Science Projects And Inventions

Nylon

Wallace Carothers (1896-1937) was an excellent chemist and, as an undergraduate, was made head of the chemistry department at Tarkio College, Missouri. After becoming a professor at Harvard, he was lured into industry by chemical company DuPont, which had opened a science laboratory to develop new products.
In 1928 he headed up a team looking into artificial materials. Carothers was interested in the hydrocarbon acetylene and its family of chemicals. After having developed the first synthetic rubber polymer—mass produced by DuPont as neoprene in 1931—he looked into creating a man-made synthetic fiber that could replace silk. Japan was the United States's main source of silk, but trade relations were breaking down as the political situation between the two countries worsened. Silk was becoming harder to source and very expensive.
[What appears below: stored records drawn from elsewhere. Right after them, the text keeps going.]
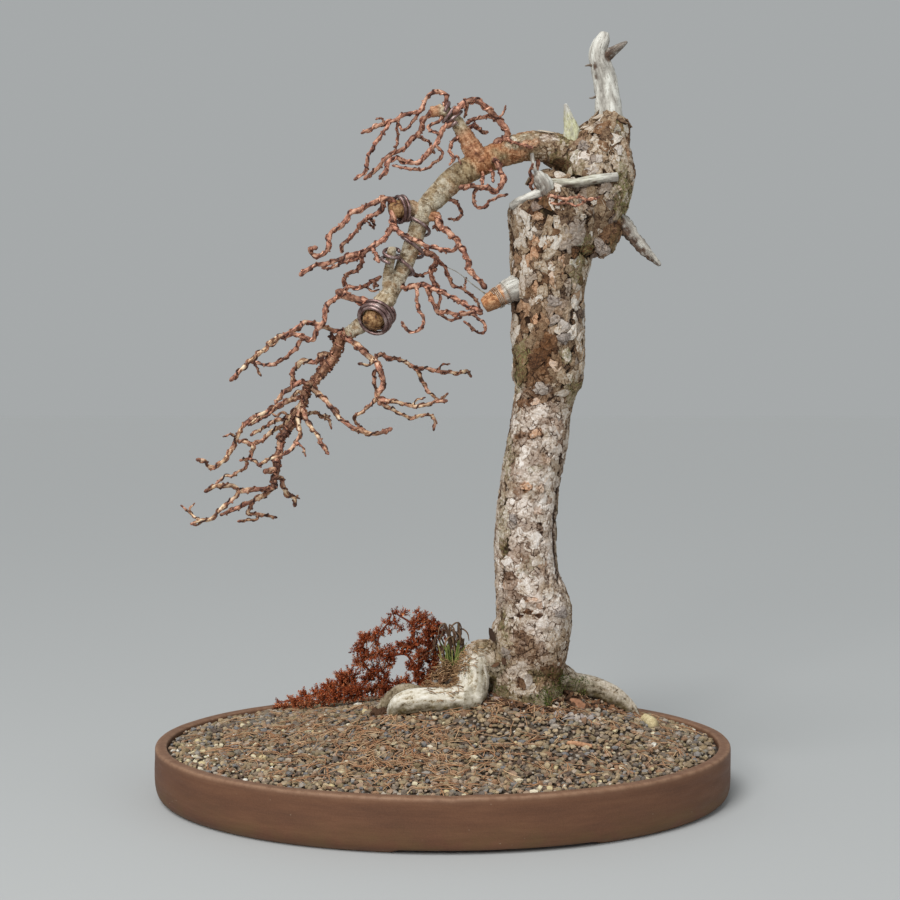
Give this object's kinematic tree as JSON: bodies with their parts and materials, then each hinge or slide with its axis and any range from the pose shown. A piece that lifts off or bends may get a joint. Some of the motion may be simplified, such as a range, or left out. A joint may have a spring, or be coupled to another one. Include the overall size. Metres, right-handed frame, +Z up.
{
  "type": "larch bonsai",
  "caption": "Larch bonsai in winter without needles: thick straight trunk, one falling bough with wired twigs, dead wood at the top, oval brown pot.",
  "frame": {"origin": "middle of the oval pot on the surface that it stands on", "axes": "+Z up along the trunk, +X to the side that the top of the tree leans to, -Y to the viewing side, with the pot's long axis along X"},
  "size_m": [0.57, 0.408, 0.7589],
  "materials": {
    "stoneware": "unglazed matte brown",
    "plastic_mesh": "matte black",
    "gravel": "rough mixed grit",
    "bark": "flaking grey bark over brown",
    "twig_bark": "copper brown young bark",
    "deadwood": "bleached grey wood",
    "training_wire": "dark brown anodised",
    "guy_steel": "dull grey",
    "heather": "dry rust brown",
    "grass": "dull green",
    "dry_stem": "dry brown"
  },
  "bodies": {
    "root": {"pot": "stoneware", "drain_mesh_left": "plastic_mesh", "drain_mesh_right": "plastic_mesh", "soil": "gravel", "trunk": "bark", "deadwood_apex": "deadwood", "deadwood_snag": "deadwood", "deadwood_knot": "deadwood", "deadwood_jin": "deadwood", "deadwood_stub": "deadwood", "branch_crown": "twig_bark", "branch_crest": "twig_bark", "branch_inner": "twig_bark", "branch_ball": "twig_bark", "branch_coil": "twig_bark", "branch_side": "twig_bark", "branch_knee": "twig_bark", "branch_front": "twig_bark", "branch_low": "twig_bark", "branch_low_left": "twig_bark", "branch_low_right": "twig_bark", "wire_crown": "training_wire", "wire_ball": "training_wire", "wire_cut_stub": "training_wire", "wire_curl": "training_wire", "wire_bough": "training_wire", "heather": "heather", "grass_tuft": "grass", "dry_stems": "dry_stem", "litter_stick": "dry_stem", "litter_root": "deadwood", "litter_flake": "dry_stem", "guy_wire": "guy_steel"}
  },
  "joints": []
}
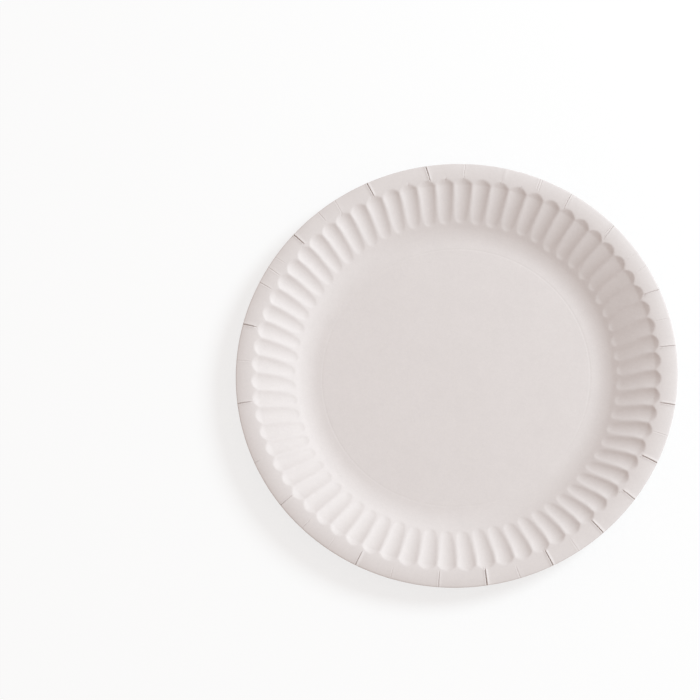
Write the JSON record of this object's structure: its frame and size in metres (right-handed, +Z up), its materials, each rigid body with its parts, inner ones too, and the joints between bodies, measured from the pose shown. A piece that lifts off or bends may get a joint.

In 1935, Carothers made significant steps toward a silklike fiber by developing a chemical reaction between chemical units called monomers. The reaction resulted in a polymeric fiber and generated water as a by-product. If the water was removed from the reaction as it formed, then an even stronger fiber resulted. This fiber is now known as nylon and was introduced to the world in 1938. During the war it replaced silk in the manufacture of parachutes, and it subsequently found a huge and lucrative market in nylon stockings. Nylon now underpins the multi- billion-dollartextile industry.
The highly ambitious Carothers suffered from severe depression and, in April 1937, despairing that he had no fresh inspiration, he committed suicide by taking a dose of potassium cyanide.